I saw a chart last week that caught my attention, and I recreated it below. It shows the market capitalization weight of Chinese and Indian stocks.
Finding historical weights is a little challenging, so my chart shows the year-end weight of the two countries, except in 2024, where I show the market weight as of June 30th, 2024. The picture makes it appear that the last half-year is a complete year.
That modest imperfection in the chart doesn’t hide the big picture trend: Chinese stocks have lost a significant share of the global markets while Indian stocks have gained market share.
While various factors were at play, I don’t think it’s a stretch to say that China’s ‘Zero COVID’ policy was a failure.

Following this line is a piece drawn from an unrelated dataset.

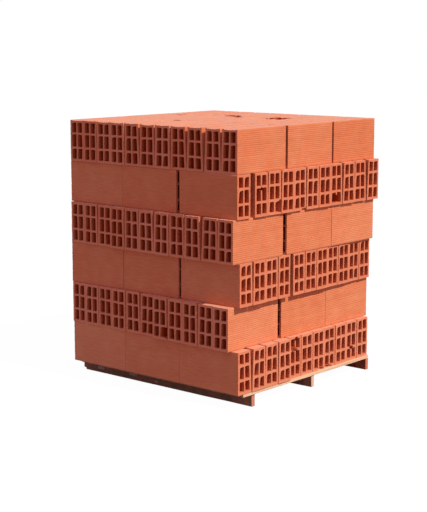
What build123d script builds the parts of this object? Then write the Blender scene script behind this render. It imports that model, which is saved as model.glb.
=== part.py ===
from build123d import *
import os

# A pallet of hollow bricks, in millimetres, +Z up.
# The origin is the middle of the middle runner's underside, on the ground.
# X runs along the runners. Y runs along the deck boards. -Y is the front.
os.makedirs("parts", exist_ok=True)

# The hollow brick, which lies on edge
brick_length = 330
brick_height = 190
brick_thickness = 86
side_wall = 10
edge_wall = 10
cell_web = 8
cell_columns = 2
end_row_cell_height = 48
hidden_end_wall = 10

# The stack of crossed courses, laid on the deck
bricks_in_row = 11
stack_shift_x = 17.5
stack_shift_y = -46
core_clearance = 1

# How far each brick of a row stands out past its neighbours
uneven_laying = (0, 3, 1, 4, 0, 2, 4, 1, 3, 0, 2)

# The pallet
deck_width = 996
deck_front = -516
deck_back = 446
deck_board_count = 9
deck_board_width = 100
deck_thickness = 15
runner_overhang = 55
runner_thickness = 22
runner_height = 55
front_runner_distance = 434
back_runner_distance = 434

# Sizes that follow
cell_width = (brick_thickness - 2 * side_wall - (cell_columns - 1) * cell_web) / cell_columns
middle_cell_height = brick_height - 2 * edge_wall - 2 * cell_web - 2 * end_row_cell_height
cell_pitch_x = cell_width + cell_web
cell_row_offset = (middle_cell_height + end_row_cell_height) / 2 + cell_web
stack_bottom = runner_height + deck_thickness
deck_depth = deck_back - deck_front
runner_length = deck_width + runner_overhang
deck_middle_x = runner_overhang / 2
deck_gap = (deck_width - deck_board_count * deck_board_width) / (deck_board_count - 1)

# A brick with its open end at y = 0 and its length along +Y, standing on z = 0.
# Its cells stop short of the far end, which the row behind hides.
with BuildPart() as brick:
    with BuildSketch(Plane.XZ):
        with Locations((0, brick_height / 2)):
            Rectangle(brick_thickness, brick_height)
            with GridLocations(cell_pitch_x, 2 * cell_row_offset, cell_columns, 2):
                Rectangle(cell_width, end_row_cell_height, mode=Mode.SUBTRACT)
            with GridLocations(cell_pitch_x, 0, cell_columns, 1):
                Rectangle(cell_width, middle_cell_height, mode=Mode.SUBTRACT)
    extrude(amount=-(brick_length - hidden_end_wall))
    with BuildSketch(Plane.XZ.offset(-(brick_length - hidden_end_wall))):
        with Locations((0, brick_height / 2)):
            Rectangle(brick_thickness, brick_height)
    extrude(amount=-hidden_end_wall)

# A brick of a middle row, whose two ends are both hidden, laid like the other
with BuildPart() as middle_brick:
    with BuildSketch():
        with Locations((0, brick_length / 2)):
            Rectangle(brick_thickness, brick_length)
    extrude(amount=brick_height)

# How each course is laid, from the top down: the joints along its rows, from left to right
# as seen from its first row, the two joints between its rows, and which bricks of the first
# row are pulled out of line and by how much
laying = {
    "course_1": ((1, 1, 1, 2, 10, 7, 5, 11, 12, 9), (14, 9), (), 0),
    "course_2": ((27, 6, 4, 3, 5, 2, 3, 10, 6, 15), (20, 8), (), 0),
    "course_3": ((2, 5, 4, 3, 4, 10, 3, 6, 13, 4), (25, 3), range(3, 11), 9),
    "course_4": ((6, 2, 2, 21, 2, 1, 1, 1, 1, 1), (15, 1), range(4, 11), 6),
    "course_5": ((1, 1, 2, 2, 8, 2, 4, 2, 4, 1), (22, 2), range(6, 11), 12),
    "course_6": ((12, 6, 4, 5, 1, 1, 2, 3, 3, 2), (1, 6), range(0, 4), 9),
}


def course_place(level, quarter_turns, shift, turn):
    """Where a course lies: its level counts from the deck, its turn is in degrees."""
    height = stack_bottom + level * brick_height
    middle = (stack_shift_x + shift[0], stack_shift_y + shift[1], height)
    return Location(middle, (0, 0, 90 * quarter_turns + turn))


# Where each course lies. Every other one is laid across.
places = {
    "course_1": course_place(5, 0, (0, 6), 0),
    "course_2": course_place(4, 1, (5, 16), -0.9),
    "course_3": course_place(3, 0, (4, 0), -0.6),
    "course_4": course_place(2, 1, (-8, 0), 0.95),
    "course_5": course_place(1, 0, (-10, 0), -0.5),
    "course_6": course_place(0, 1, (2, -8), 0),
}


def row_middles(joints):
    """The middles of a row's bricks along the row, which is centred on zero."""
    length = bricks_in_row * brick_thickness + sum(joints)
    middles = [-length / 2 + brick_thickness / 2]
    for joint in joints:
        middles.append(middles[-1] + brick_thickness + joint)
    return middles


def row_fronts(row_joints):
    """Where the first and the middle row begin and the last row ends, with the first facing -Y."""
    back = (3 * brick_length + sum(row_joints)) / 2
    return -back, brick_length + row_joints[0] - back, back


def lay_course(joints, row_joints, pulled_out, pulled_by, middle_row):
    """The bricks of one course that something shows, standing on z = 0."""
    front, second, back = row_fronts(row_joints)
    middles = row_middles(joints)
    first_places = []
    for index, middle in enumerate(middles):
        stands_out = uneven_laying[index] + (pulled_by if index in pulled_out else 0)
        first_places.append(Location((middle, front - stands_out, 0)))
    last_places = []
    for index, middle in enumerate(middles):
        last_places.append(Location((-middle, back + uneven_laying[index], 0), (0, 0, 180)))
    middle_places = [Location((middles[index], second, 0)) for index in middle_row]
    with BuildPart() as bricks:
        with Locations(*first_places, *last_places):
            add(brick.part)
        with Locations(*middle_places):
            add(middle_brick.part)
    return bricks.part


def core_block(joints, row_joints):
    """The hidden bricks of one course, between the two outer bricks of its middle row."""
    front, second, back = row_fronts(row_joints)
    middles = row_middles(joints)
    width = middles[-1] - middles[0] - brick_thickness - 2 * core_clearance
    with BuildPart() as block:
        with BuildSketch():
            with Locations((0, second + brick_length / 2)):
                Rectangle(width, brick_length)
        extrude(amount=brick_height)
    return block.part


# The courses. The top one shows its whole middle row, the others only its outer bricks.
for name, (joints, row_joints, pulled_out, pulled_by) in laying.items():
    middle_row = range(bricks_in_row) if name == "course_1" else (0, bricks_in_row - 1)
    bricks = lay_course(joints, row_joints, pulled_out, pulled_by, middle_row)
    course = bricks.moved(places[name])
    course.label = name
    export_step(course, f"parts/{name}.step")

# The bricks in the middle of the stack, under the top course, as one plain core
with BuildPart() as hidden_bricks:
    for name, (joints, row_joints, pulled_out, pulled_by) in laying.items():
        if name != "course_1":
            add(core_block(joints, row_joints).moved(places[name]))
hidden_bricks.part.label = "hidden_bricks"
export_step(hidden_bricks.part, "parts/hidden_bricks.step")

# The deck's boards, side by side along Y
with BuildPart() as deck_boards:
    with BuildSketch(Plane.XY.offset(runner_height)):
        with Locations((deck_middle_x, (deck_front + deck_back) / 2)):
            with GridLocations(deck_board_width + deck_gap, 0, deck_board_count, 1):
                Rectangle(deck_board_width, deck_depth)
    extrude(amount=deck_thickness)
deck_boards.part.label = "deck_boards"
export_step(deck_boards.part, "parts/deck_boards.step")

# The runners, thin boards on edge along X
runners = {
    "front_runner": -front_runner_distance,
    "middle_runner": 0,
    "back_runner": back_runner_distance,
}
for name, distance in runners.items():
    with BuildPart() as runner:
        with BuildSketch():
            with Locations((0, distance)):
                Rectangle(runner_length, runner_thickness)
        extrude(amount=runner_height)
    runner.part.label = name
    export_step(runner.part, f"parts/{name}.step")
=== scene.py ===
import math
import random
import bmesh
import bpy
from mathutils import Matrix, Vector, noise


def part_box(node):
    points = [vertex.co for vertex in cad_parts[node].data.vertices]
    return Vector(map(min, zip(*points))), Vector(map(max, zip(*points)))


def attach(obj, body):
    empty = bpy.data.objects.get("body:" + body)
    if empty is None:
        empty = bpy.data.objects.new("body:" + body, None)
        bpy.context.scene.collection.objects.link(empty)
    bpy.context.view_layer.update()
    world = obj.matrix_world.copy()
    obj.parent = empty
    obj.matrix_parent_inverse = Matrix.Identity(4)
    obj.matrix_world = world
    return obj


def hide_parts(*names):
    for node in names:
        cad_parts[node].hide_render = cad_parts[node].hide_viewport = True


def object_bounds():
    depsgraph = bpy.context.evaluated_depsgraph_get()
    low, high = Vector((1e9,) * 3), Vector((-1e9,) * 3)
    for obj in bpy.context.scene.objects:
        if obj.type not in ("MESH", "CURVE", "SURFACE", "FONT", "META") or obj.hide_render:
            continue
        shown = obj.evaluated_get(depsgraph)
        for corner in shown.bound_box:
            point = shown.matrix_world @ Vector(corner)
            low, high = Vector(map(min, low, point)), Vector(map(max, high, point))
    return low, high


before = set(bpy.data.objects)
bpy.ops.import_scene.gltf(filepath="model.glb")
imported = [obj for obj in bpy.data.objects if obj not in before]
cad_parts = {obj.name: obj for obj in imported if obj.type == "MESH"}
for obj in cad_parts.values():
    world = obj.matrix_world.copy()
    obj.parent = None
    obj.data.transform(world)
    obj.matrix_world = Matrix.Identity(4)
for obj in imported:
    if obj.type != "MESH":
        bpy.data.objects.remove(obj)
cad_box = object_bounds()

# The camera stands off the stack's front right corner, five and a half metres away and a
# little higher than its top, and looks slightly down, as in the photo.
photo_width = 427
focal_length_px = 1343
camera_azimuth = 40.59
camera_pitch = 9.39
camera_data = bpy.data.cameras.new("view")
camera_data.sensor_fit = "HORIZONTAL"
camera_data.sensor_width = 36
camera_data.lens = camera_data.sensor_width * focal_length_px / photo_width
camera = bpy.data.objects.new("view", camera_data)
bpy.context.scene.collection.objects.link(camera)
camera.location = (4.0735, -4.848, 1.601)
camera.rotation_euler = (math.radians(90 - camera_pitch), 0, math.radians(camera_azimuth))
bpy.context.scene.camera = camera
bpy.context.scene.view_settings.view_transform = "Standard"

# The studio floor is a plain sheet of matt white paper. The camera sees it part lit and part
# glowing, so that it comes out white and the shadow under the pallet stays pale.
floor_size = 60
paper_glow = 1.15
glow_share = 0.85


def linear(hex_colour):
    """An sRGB hex colour as linear red, green, blue and alpha."""
    channels = [int(hex_colour[place:place + 2], 16) / 255 for place in (1, 3, 5)]
    return [c / 12.92 if c <= 0.04045 else ((c + 0.055) / 1.055) ** 2.4 for c in channels] + [1]


def add_node(tree, kind, settings=None, links=None):
    """Adds a node, sets its sockets or properties, and links its sockets."""
    node = tree.nodes.new(kind)
    for name, value in (settings or {}).items():
        if isinstance(name, str) and hasattr(node, name):
            setattr(node, name, value)
        else:
            node.inputs[name].default_value = value
    for name, source in (links or {}).items():
        tree.links.new(source, node.inputs[name])
    return node


def new_material(name):
    """An empty node material."""
    material = bpy.data.materials.new(name)
    material.use_nodes = True
    material.node_tree.nodes.clear()
    return material


def seen_by_camera(tree):
    """Is 1 for what the camera sees, also through glass or in a gloss, and 0 for what only
    gives light."""
    rays = add_node(tree, "ShaderNodeLightPath")
    seen = add_node(tree, "ShaderNodeMath", {"operation": "MAXIMUM"},
                    {0: rays.outputs["Is Camera Ray"], 1: rays.outputs["Is Glossy Ray"]})
    seen = add_node(tree, "ShaderNodeMath", {"operation": "MAXIMUM"},
                    {0: seen.outputs[0], 1: rays.outputs["Is Transmission Ray"]})
    return seen.outputs[0]


paper = new_material("white_paper_matt")
tree = paper.node_tree
lit = add_node(tree, "ShaderNodeBsdfDiffuse", {"Color": linear("#909090")})
glow = add_node(tree, "ShaderNodeEmission", {"Color": linear("#FFFFFF"), "Strength": paper_glow})
share = add_node(tree, "ShaderNodeMath", {"operation": "MULTIPLY", 1: glow_share},
                 {0: seen_by_camera(tree)})
mixed = add_node(tree, "ShaderNodeMixShader", {},
                 {0: share.outputs[0], 1: lit.outputs[0], 2: glow.outputs[0]})
add_node(tree, "ShaderNodeOutputMaterial", {}, {"Surface": mixed.outputs[0]})
bpy.ops.mesh.primitive_plane_add(size=floor_size, location=(0, 0, 0))
floor = bpy.context.object
floor.name = "studio_floor"
floor.data.materials.append(paper)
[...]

It’s not a coincidence that their market share peaked in 2020 and has fallen off since then.
Global companies that outsource their manufacturing to China realized that they were overly concentrated in China and broadly decided to find other places to produce goods.
India is one of the primary beneficiaries of this shift, although other countries, such as Mexico, Vietnam, and the Philippines, have also benefited.
India has actively courted foreign investment in electronics, pharmaceuticals and automotive components. The government and private sector have both made significant investments in infrastructure to help facilitate more trade, and the government has implemented several economic reforms to attract investors, including lowering some taxes.
I liked seeing the shift because I felt emerging markets were overly concentrated in China, which comprised 30-40 percent of the broad emerging indexes.
Although China’s poor returns have hurt emerging returns in recent years, I’d rather have a more diversified exposure in emerging markets, especially since our political relationship with China has shifted in recent years.
I’ll be interested to see whether Indian stocks become more valuable than Chinese stocks in the coming years. If the trends continue at the same pace, it won’t be long before that happens.